The University of Arizona (UA) has been an ORCID member institution since 2016 through the Greater Western Library Alliance (GWLA), one of the consortial partners in the ORCID US Community (administered by LYRASIS). In addition to their centralized institutional ORCID integration at https://orcid.arizona.edu/ (designed to connect researchers’ ORCID iDs with University of Arizona as a trusted organization), a second ORCID API (application programming interface) integration launched in 2021 as part of the Knowledge Map, or KMap project at https://KMAP.arizona.edu, which collects, connects, extracts, analyzes and visualizes the institutional knowledge of the university. This blog post is based on a presentation by Dr. Iqbal Hossain, creator of KMap and a postdoctoral research scientist in the Computer Science department at University of Arizona, at the ORCID US Community Showcase Webinar #6 on April 27, 2021. Many thanks to Iqbal for sharing his work with us!

Caption: The University of Arizona KMap aims to capture multiple types of data about faculty, staff, and students associated with the university, including: relationships with funding agencies, sponsored projects/grants, courses, publications, consulting activities, achievements, research subjects, patents, news and media presence, and more.

The UA’s KMap focuses on collecting, connecting, extracting, and visualizing unstructured and/or semi-structured distributed data about UA researchers and their activities, through a complex graph network visualization using natural language processing, machine learning, information visualization, and graph theory, as well as data from individuals’ ORCID records. The idea for KMap came from a professor in the department of Computer Science in 2015 initially as a way to identify gaps in institutional expertise (learn more about the KMap project background). The UA KMap aims to enable:

  • Identifying and building multidisciplinary teams based on research activities
  • Exploration and visualization of institution-wide and inter-department collaboration 
  • Finding subject-specific and/or prominent experts on campus
  • Visualization of research outputs related to other metrics of the organization
Caption: A snapshot of the University of Arizona Mathematics department via the Knowledge Map visualization.

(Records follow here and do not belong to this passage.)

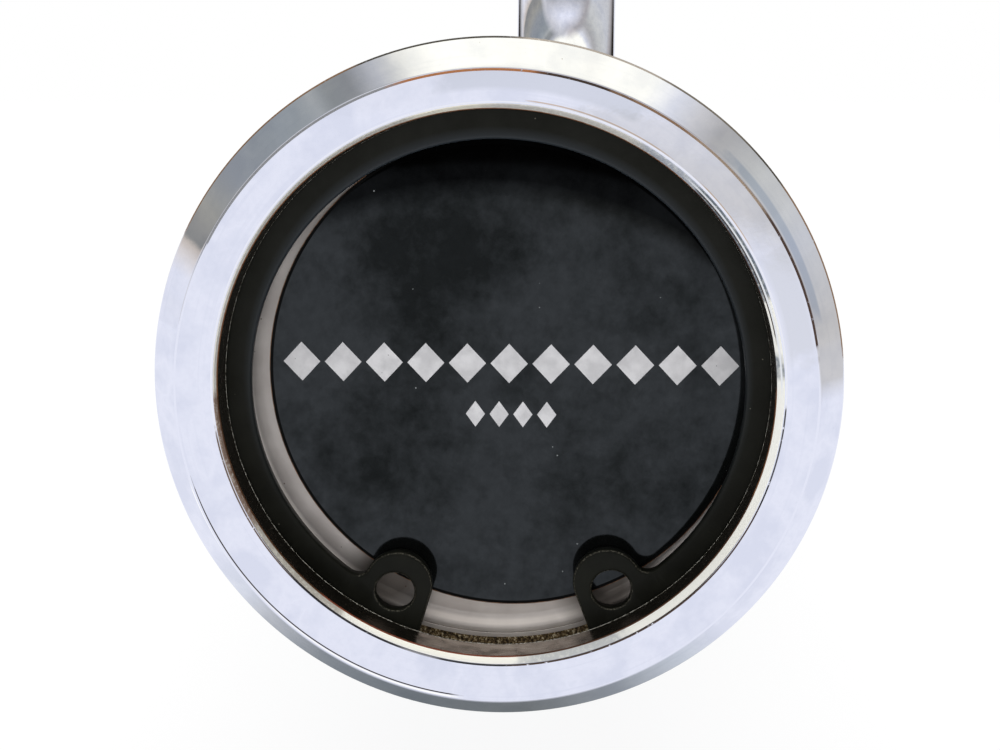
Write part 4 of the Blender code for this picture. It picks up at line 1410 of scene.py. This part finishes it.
def mirrored_floor(tree, place):
    """The floor as metal mirrors it: shaded under the bar, and grey on the +Y side and past its ends."""
    parts = add_node(tree, "ShaderNodeSeparateXYZ", inputs={"Vector": place}).node.outputs
    along = add_node(tree, "ShaderNodeMath", {"operation": "ABSOLUTE"}, {0: parts["X"]})
    shade = ramp(
        tree,
        remap(tree, parts["Y"], -0.06, 0.04),
        (0.06, "#FFFFFF"),
        (0.18, "#F0F2F0"),
        (0.25, "#C7C9C5"),
        (0.36, "#868C8A"),
        (0.48, "#6C7371"),
        (0.63, "#6E726C"),
        (0.74, "#989D9B"),
        (0.84, "#D8DDDC"),
        (0.92, "#FFFFFF"),
    )
    under = remap(tree, along, SLEEVE_END_X + 0.02, SLEEVE_END_X + 0.002)
    outwards = remap(tree, along, 0.0, 2.06, 0.0, 0.72)
    aside = add_node(tree, "ShaderNodeMath", {"operation": "ADD"}, {0: outwards, 1: parts["Y"]})
    strength = remap(tree, along, 1.6, 3.0, 1.0, 0.5)
    grey = product(tree, remap(tree, aside, 0.64, 0.745), strength)
    return mixed(tree, under, mixed(tree, grey, "#FFFFFF", SIDE_GREY), mixed(tree, grey, shade, SIDE_GREY))


def make_floor():
    """White floor that keeps a soft shadow near the bar and runs out into the white background."""
    bm = bmesh.new()
    bmesh.ops.create_grid(bm, x_segments=4, y_segments=4, size=40.0)
    bmesh.ops.translate(bm, verts=bm.verts, vec=(0.0, 0.0, FLOOR_Z))
    material, tree = empty_material("white_floor")
    place = add_node(tree, "ShaderNodeTexCoord").node.outputs["Object"]
    distance = add_node(tree, "ShaderNodeVectorMath", {"operation": "LENGTH"}, {0: place})
    own = remap(tree, distance, 1.6, 3.2, FLOOR_OWN_LIGHT, 1.0)
    own = product(tree, own, seen_rays(tree))
    in_mirror = add_node(tree, "ShaderNodeLightPath").node.outputs["Is Glossy Ray"]
    colour = mixed(tree, in_mirror, "#FFFFFF", mirrored_floor(tree, place))
    paint = add_node(tree, "ShaderNodeBsdfDiffuse", inputs={"Color": linear("#F2F2F2")})
    glow = add_node(tree, "ShaderNodeEmission", inputs={"Color": colour, "Strength": 1.03})
    blend = add_node(tree, "ShaderNodeMixShader", inputs={0: own, 1: paint, 2: glow})
    add_node(tree, "ShaderNodeOutputMaterial", inputs={"Surface": blend})
    stage_piece(bm, "floor", material)


def make_dome():
    """Studio dome, in mirrors only: grey beside the bar, a low dark edge beyond its ends, white above."""
    bm = bmesh.new()
    lowest = math.asin(FLOOR_Z / DOME_RADIUS)
    arc = arc_angles(lowest, math.pi / 2, math.radians(5.0))
    points = [bm.verts.new((DOME_RADIUS * math.cos(a), 0.0, DOME_RADIUS * math.sin(a))) for a in arc]
    edges = [bm.edges.new(pair) for pair in zip(points, points[1:])]
    bmesh.ops.spin(
        bm,
        geom=points + edges,
        cent=(0, 0, 0),
        axis=(0, 0, 1),
        angle=2 * math.pi,
        steps=48,
        use_merge=True,
    )
    bmesh.ops.remove_doubles(bm, verts=bm.verts, dist=1e-4)
    material, tree = empty_material("studio_dome")
    place = add_node(tree, "ShaderNodeTexCoord").node.outputs["Object"]
    direction = add_node(tree, "ShaderNodeVectorMath", {"operation": "NORMALIZE"}, {0: place})
    parts = add_node(tree, "ShaderNodeSeparateXYZ", inputs={"Vector": direction}).node.outputs
    height = parts["Z"]
    left = ramp(
        tree,
        height,
        (0.11, "#FFFFFF"),
        (0.17, "#F5EDE0"),
        (0.205, "#DFD2BF"),
        (0.22, "#98988F"),
        (0.26, "#A2A096"),
        (0.32, "#AFAC9D"),
        (0.44, "#A3A6A3"),
        (0.57, "#A2A7A4"),
        (0.65, "#A9AEA9"),
        (0.695, "#BCBEB5"),
        (0.73, "#A0A29A"),
        (0.77, "#9C9D97"),
        (0.815, "#CCCCC7"),
        (0.85, "#FFFBE5"),
    )
    right = ramp(
        tree,
        height,
        (0.0, SIDE_GREY),
        (0.28, "#DEDED8"),
        (0.36, "#E3E2D7"),
        (0.5, "#D9D8CB"),
        (0.63, "#C3C0B6"),
        (0.69, "#DFDCD3"),
        (0.74, "#F3F3EF"),
        (0.79, "#FFFBE5"),
    )
    ends = ramp(
        tree,
        height,
        (0.05, "#FFFFFF"),
        (0.07, "#2C2620"),
        (0.145, "#15120F"),
        (0.16, "#6A6058"),
        (0.175, "#15120F"),
        (0.24, "#2C2620"),
        (0.36, "#C4C2BC"),
        (0.6, "#FFFFFF"),
    )
    beyond = add_node(tree, "ShaderNodeMath", {"operation": "ABSOLUTE"}, {0: parts["X"]})
    between = remap(tree, beyond, 0.45, 0.58)
    left = mixed(tree, between, left, "#E4E2DC")
    right = mixed(tree, between, right, "#C0BAB2")
    sides = mixed(tree, remap(tree, parts["Y"], -0.1, 0.1), left, right)
    colour = mixed(tree, remap(tree, beyond, 0.6, 0.78), sides, ends)
    inputs = {"Vector": direction, "Scale": 5.0, "Detail": 4.0, "Roughness": 0.6}
    cloud = add_node(tree, "ShaderNodeTexNoise", inputs=inputs)
    uneven = remap(tree, cloud, 0.3, 0.7, 0.94, 1.06)
    start = remap(tree, parts["Y"], -0.1, 0.1, 0.83, 0.74)
    above = add_node(tree, "ShaderNodeMath", {"operation": "SUBTRACT"}, {0: height, 1: start})
    overhead = remap(tree, above, 0.0, 0.05, 1.0, 1.38)
    strength = product(tree, uneven, overhead)
    glow = add_node(tree, "ShaderNodeEmission", inputs={"Color": colour, "Strength": strength})
    add_node(tree, "ShaderNodeOutputMaterial", inputs={"Surface": glow})
    only_mirrored(stage_piece(bm, "studio_dome", material))


def make_world():
    world = bpy.data.worlds.new("white_studio")
    bpy.context.scene.world = world
    world.use_nodes = True
    tree = world.node_tree
    tree.nodes.clear()
    strength = remap(tree, seen_rays(tree), 0.0, 1.0, 0.72, 1.0)
    inputs = {"Color": (1.0, 1.0, 1.0, 1.0), "Strength": strength}
    light = add_node(tree, "ShaderNodeBackground", inputs=inputs)
    add_node(tree, "ShaderNodeOutputWorld", inputs={"Surface": light})


def make_softbox():
    """One long softbox above the bar."""
    lamp = bpy.data.lights.new("softbox", "AREA")
    lamp.shape = "RECTANGLE"
    lamp.size = 4.6
    lamp.size_y = 1.95
    lamp.energy = 36.0
    lamp.color = (1.0, 0.985, 0.95)
    softbox = bpy.data.objects.new("softbox", lamp)
    softbox.location = (0.0, 0.0, 1.7)
    softbox.visible_camera = False
    softbox.visible_glossy = False
    bpy.context.scene.collection.objects.link(softbox)


def make_camera():
    """Camera close to the right sleeve's end, a little above and beside its axis."""
    data = bpy.data.cameras.new("camera")
    camera = bpy.data.objects.new("camera", data)
    bpy.context.scene.collection.objects.link(camera)
    level = math.cos(CAMERA_ELEVATION)
    back = Vector(
        (level * math.cos(CAMERA_AZIMUTH), level * math.sin(CAMERA_AZIMUTH), math.sin(CAMERA_ELEVATION))
    )
    camera.location = Vector((SLEEVE_END_X, 0.0, AXIS_Z)) + back * CAMERA_DISTANCE
    camera.rotation_mode = "QUATERNION"
    camera.rotation_quaternion = (-back).to_track_quat("-Z", "Y")
    width, height = IMAGE_SIZE
    data.sensor_width = SENSOR_WIDTH
    data.lens = PIXELS_PER_METRE_AT_FACE * CAMERA_DISTANCE / width * SENSOR_WIDTH
    data.shift_x = (width / 2 - FACE_CENTRE_PIXEL[0]) / width
    data.shift_y = (FACE_CENTRE_PIXEL[1] - height / 2) / width
    data.clip_start = 0.005
    data.clip_end = 100.0
    bpy.context.scene.camera = camera


make_floor()
make_dome()
make_world()
make_softbox()
make_camera()
bpy.context.scene.view_settings.view_transform = "Standard"
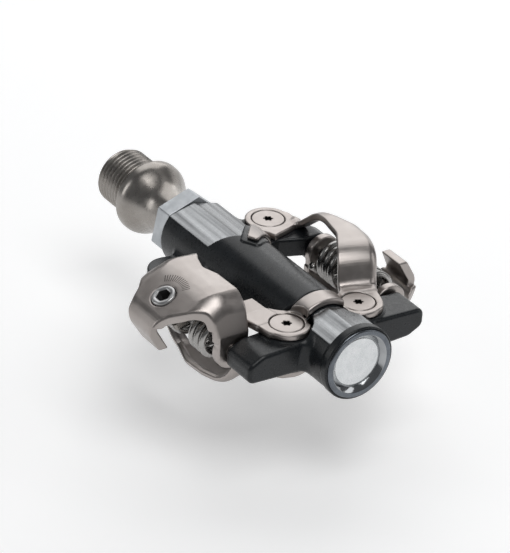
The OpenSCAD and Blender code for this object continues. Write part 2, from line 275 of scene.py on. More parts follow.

Some challenges were encountered over the course of building the KMap platform because the university did not already have centralized research information about all scholars. This information needed to be gathered from various sources to provide a complete picture of institutional knowledge. Additionally, there was initially no way of uniquely identifying each researcher at the university, or knowing if someone was included twice or not included at all. 

To help mitigate these challenges, ORCID was identified as a helpful tool that could be integrated with KMap to help support discovery and understanding of institution-wide knowledge. ORCID is helpful for name disambiguation and for uniquely identifying researchers who have full control over the information and visibility of information in their ORCID record, and ORCID enables cross-system interoperability via the ORCID API. By integrating the ORCID API with KMap, not only are individuals uniquely identified, but researchers could also choose to import information from their ORCID record to be included in KMap, including publications, grants, keywords, education history, and all of the other data fields in the ORCID record.

Caption: KMap allows individuals associated with the University of Arizona to connect their ORCID iD with the application through the ORCID OAuth process, and subsequently import data from their ORCID record into KMap.

Granted, researchers can only connect their ORCID iD with KMap and import data from ORCID to KMap if they have an ORCID iD, and some people still do not have an ORCID iD. Or, if they have an ORCID iD they might not have all of their information populated in their ORCID record yet. Even so, some researchers have already taken advantage of the ability to link an ORCID iD and import information from ORCID into KMap, and others can choose to do so at any point in the future. The ORCID connection allows researchers to distinguish themselves and personally contribute to the collective data about knowledge and expertise at the University of Arizona.

Caption: This researcher has connected her ORCID iD to her profile in KMap (confirmed by the presence of the green iD icon). KMap allows us to see this researchers’ area of expertise, activities, collaborations and connections across campus.